Bo's Conspiritors Still Surviving

Though Bo Xi Lai may be standing trial, and Wang Li Jun is incarcerated for 15 years, not much has been heard of the others that were involved in Bo's wheeling and dealing in Chongqing.  With some quick thinking and a lot of apologising, senior cadres in Chongqing are escaping trial, showing the uncertainty with which the Party is progressing with it's supposed crackdown on graft.

Wen Jia Bao was especially critical of the Chongqing party secretariat, reminding everyone who'd listen in one of his final speeches that a return to the more right-wing, Maoist era politicking that Bo was fond of would be a disaster for the country.  Ironically, it was a Mao era self-criticism that saved Huang's skin.  Part confession, part denouncement, it served to distance him from Bo's antics, and secure his future.

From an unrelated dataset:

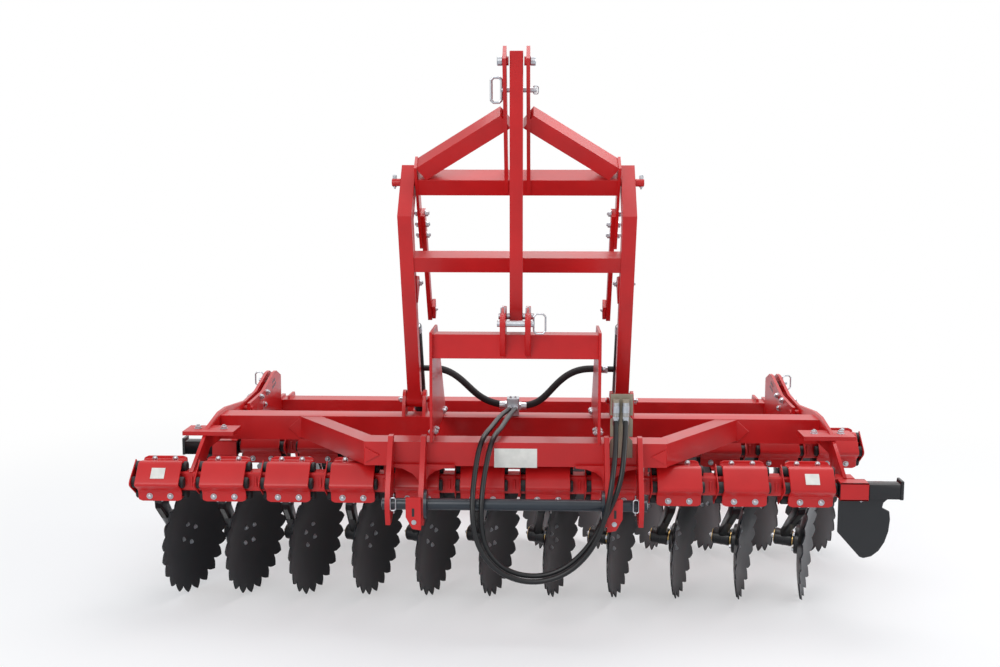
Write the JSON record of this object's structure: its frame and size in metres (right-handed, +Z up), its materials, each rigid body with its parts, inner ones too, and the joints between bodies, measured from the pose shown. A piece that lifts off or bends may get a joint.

In the good old days, the mayor of the city, Huang Qi Fan described the relationship he was with his boss, Bo, as "like fish and water", neatly fitting in with Hu Jin Tao's "harmonious society" schtick.  Finding out exactly how fast your friends can forget you in Chinese politics,  and Huang wasted no time in denouncing Bo and his ilk, promising that the excesses of his reign will never be repeated.  Although a few junior heads have rolled, the Global Times take on corruption seems to be ringing truer than ever - corruption doesn't need to be eradicated, just brought down to a level that is acceptable to the people.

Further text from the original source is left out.